- Written instruction -
Show every line where "axes" occurs.

>> BEGIN

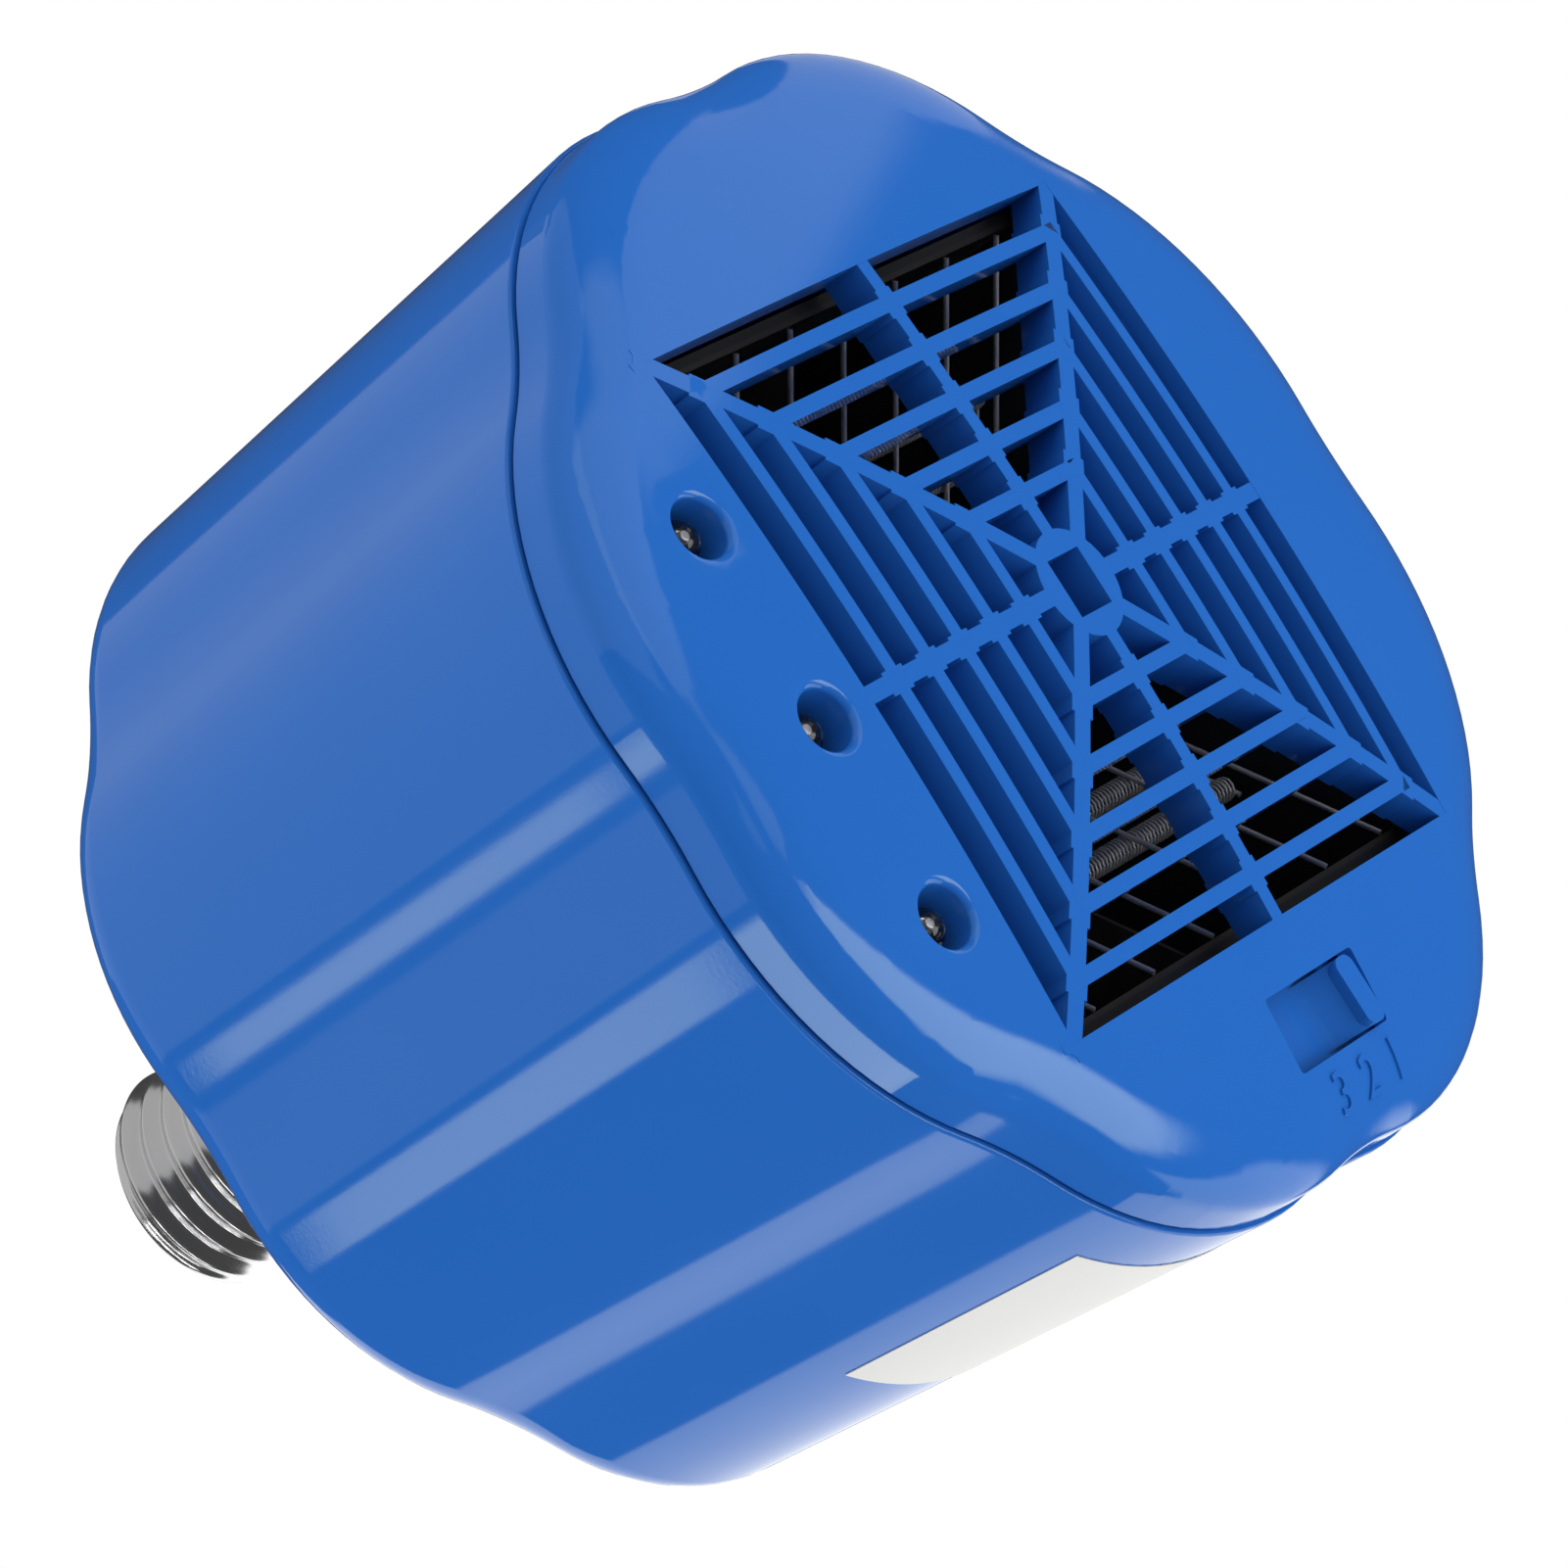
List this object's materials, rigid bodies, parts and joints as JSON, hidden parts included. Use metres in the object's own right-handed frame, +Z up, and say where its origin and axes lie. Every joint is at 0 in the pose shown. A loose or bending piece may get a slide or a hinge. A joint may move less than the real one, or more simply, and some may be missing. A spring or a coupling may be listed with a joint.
{
  "type": "brooder heat lamp",
  "caption": "Screw-in fan heater lamp for brooding chicks: lobed tapered housing on an E27 base, domed web grille over heater coils and fan, clear indicator diodes and a slide switch",
  "frame": {"origin": "tip of the end contact, on the lamp's axis", "axes": "+Z up along the axis out of the base into the lamp holder, so the grille faces -Z; -Y towards the row of diodes; -X towards the slide switch"},
  "size_m": [0.1286, 0.1286, 0.1471],
  "materials": {
    "housing_blue": "moulded, soft sheen",
    "base_metal": "rolled, bright",
    "contact_metal": "plain",
    "insulator_black": "moulded, matt",
    "lead_live": "sleeved wire",
    "lead_neutral": "sleeved wire",
    "fan_black": "moulded, matt",
    "steel": "plated",
    "winding": "enamelled copper on a steel core",
    "duct_black": "dark coated sheet",
    "mica": "layered sheet, matt",
    "heater_wire": "drawn wire",
    "circuit_board": "glass-filled laminate",
    "lamp_clear": "clear, moulded"
  },
  "bodies": {
    "housing": {"body_shell": "housing_blue", "front_cover": "housing_blue", "screw_shell": "base_metal", "centre_contact": "contact_metal", "base_insulator": "insulator_black", "live_lead": "lead_live", "neutral_lead": "lead_neutral", "fan_frame": "fan_black", "fan_stator": "winding", "fan_screws": "steel", "cover_screws": "steel", "board_screws": "steel", "heater_duct": "duct_black", "mica_card_long": "mica", "mica_card_cross": "mica", "mica_liner_right": "mica", "mica_liner_left": "mica", "support_wires": "heater_wire", "heater_coil_inner_right": "heater_wire", "heater_coil_outer_right": "heater_wire", "heater_coil_inner_left": "heater_wire", "heater_coil_outer_left": "heater_wire", "heater_links": "heater_wire", "thermal_cutout": "steel", "thermal_fuse": "steel", "lamp_board": "circuit_board", "lamp_left": "lamp_clear", "lamp_middle": "lamp_clear", "lamp_right": "lamp_clear", "switch_case": "steel", "switch_terminals": "contact_metal", "switch_board": "circuit_board", "power_board": "circuit_board", "smoothing_capacitor": "fan_black", "rectifier": "fan_black"},
    "slider": {"switch_knob": "housing_blue"},
    "rotor": {"fan_rotor": "fan_black", "fan_shaft": "steel"}
  },
  "joints": [
    {"name": "switch_slide", "type": "slide", "parent": "housing", "child": "slider", "axis": [0, -1, 0], "range_m": [0, 0.008]},
    {"name": "fan_spin", "type": "hinge", "parent": "housing", "child": "rotor", "pos_m": [0, 0, -0.0725], "axis": [0, 0, 1], "continuous": true}
  ]
}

>> END

- Exercise solution -
List this object's materials, rigid bodies, parts and joints as JSON, hidden parts included. Use metres in the object's own right-handed frame, +Z up, and say where its origin and axes lie. Every joint is at 0 in the pose shown. A loose or bending piece may get a slide or a hinge. A joint may move less than the real one, or more simply, and some may be missing. A spring or a coupling may be listed with a joint.
  "frame": {"origin": "tip of the end contact, on the lamp's axis", "axes": "+Z up along the axis out of the base into the lamp holder, so the grille faces -Z; -Y towards the row of diodes; -X towards the slide switch"},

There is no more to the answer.